There is nothing in the dancing so lugubrious as to dwell on the despair, nor is there any exuberance so bold as to quicken the spirits. Not even in the ‘Sanctus’, in which two men again carry an airy, supine female figure, twirling her with grand amenity as the chorus sings ‘Hosanna’. If you are fluent in ballet, you might discern deeper storytelling, either within an individual tableau or throughout the recurring appearances; the other sequences often summon a series of momentary protagonists, all of them women, some of them appearing to mirror each other at different poles of life, of age, of nescience and experience. (Elena Vostrotina and Giulia Tonelli are excellent here, and the waifish wraith of Yen Han, the prima who frames the ballet with an aura all her own, dances with agonising lightness and an eternity of line).
Spuck’s greatest artistry, that which best justifies his interweaving of new dance with Verdi’s masterpiece, may be the most basic scenic ideation he uses to display his entire premise of this piece. God is not a judge and life is a form of purgatory and we are trapped in a dungenous concrete box and scribble on its walls.

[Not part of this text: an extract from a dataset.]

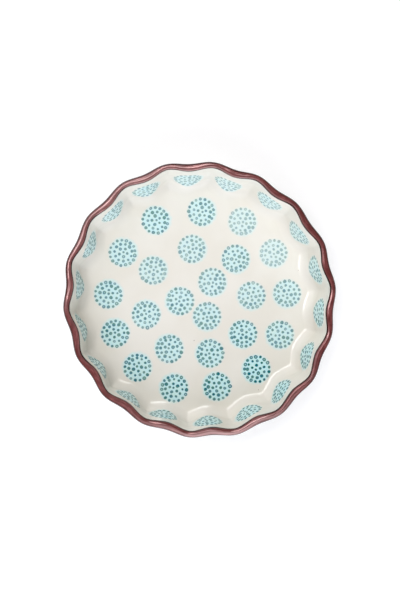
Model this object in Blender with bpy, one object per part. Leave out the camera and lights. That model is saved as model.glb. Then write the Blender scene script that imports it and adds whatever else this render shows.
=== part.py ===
"""A round fluted tart dish of glazed stoneware: one fired clay body and the glaze coats laid on it.

Metres, +Z up. The origin is on the dish's axis, in the plane that the foot ring stands on.
The dish is drawn as half a cross-section, from the middle of the underside, out and up the outer
wall, over the rim, down the inner wall and back to the middle of the floor. A ring is drawn at the
section's first point and extruded from point to point. Each point also says how deep the flutes are
there, so every ring is a wavy circle of its own.
"""

from math import atan2, cos, pi, radians, sin, tan

import bmesh
import bpy
from mathutils import Vector

# Overall sizes, over the glaze
RIM_DIAMETER = 0.260  # outside, halfway between flute crests and valleys
HEIGHT = 0.050

# Clay
WALL_CLAY = 0.0050  # thickness, square to the wall
FLOOR_CLAY = 0.0050  # thickness
WALL_LEAN = radians(12.5)  # both faces of the wall, outwards from upright
RIM_ROUND = 0.0022  # radius of each edge of the rim
HEEL_ROUND = 0.0120  # radius outside, where the wall turns under the floor
FLOOR_FILLET = 0.0128  # radius inside, where the wall meets the floor
FOOT_HEIGHT = 0.0025
FOOT_WIDTH = 0.0050
FOOT_SETBACK = 0.0040  # flat of the underside between the heel and the foot ring
FOOT_CHAMFER = 0.0006

# Flutes: each depth is from crest to valley, each power sets how sharp the crests are
FLUTES = 18
FLUTE_TURN = radians(4.8)  # bearing of the first crest
RIM_FLUTE_OUTSIDE = 0.0028
RIM_FLUTE_INSIDE = 0.0040
HEEL_FLUTE = 0.0040
FLOOR_FLUTE = 0.0062
RIM_OUTSIDE_POWER = 2.0  # a plain wave
RIM_INSIDE_POWER = 1.8
HEEL_POWER = 1.8
FLOOR_POWER = 1.3  # round inward panels that meet in creases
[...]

This bleak vision comes to full transfigurative fruition in the haunting final ‘Libera me’, and tellingly it involves a soprano (Guanqun Yu, not always bold enough in timbre to cut through the sound-mass, but achingly expressive) pleading in familiar operatic form for deliverance. Dressed in a pitch-black sort of anti-wedding gown and serving as a mortal voice of the ashen Yen Han (here in a climactic pas de deux with the placid but heroic Filipe Portugal), the soprano is joined by the chorus bathed in new brown light, the colour of the soil to which she must return. Her single voice beseeches, the choir’s collective hushingly consoles, and the lights go out. What follows first is an almost desperate applause, the standing adulation of an audience seemingly grateful for the stone solemnity of this work. What really follows, when the applause has long ceased to peal, is anyone’s guess. How very good of Verdi and Spuck not to give us theirs, but to ask the question all the same.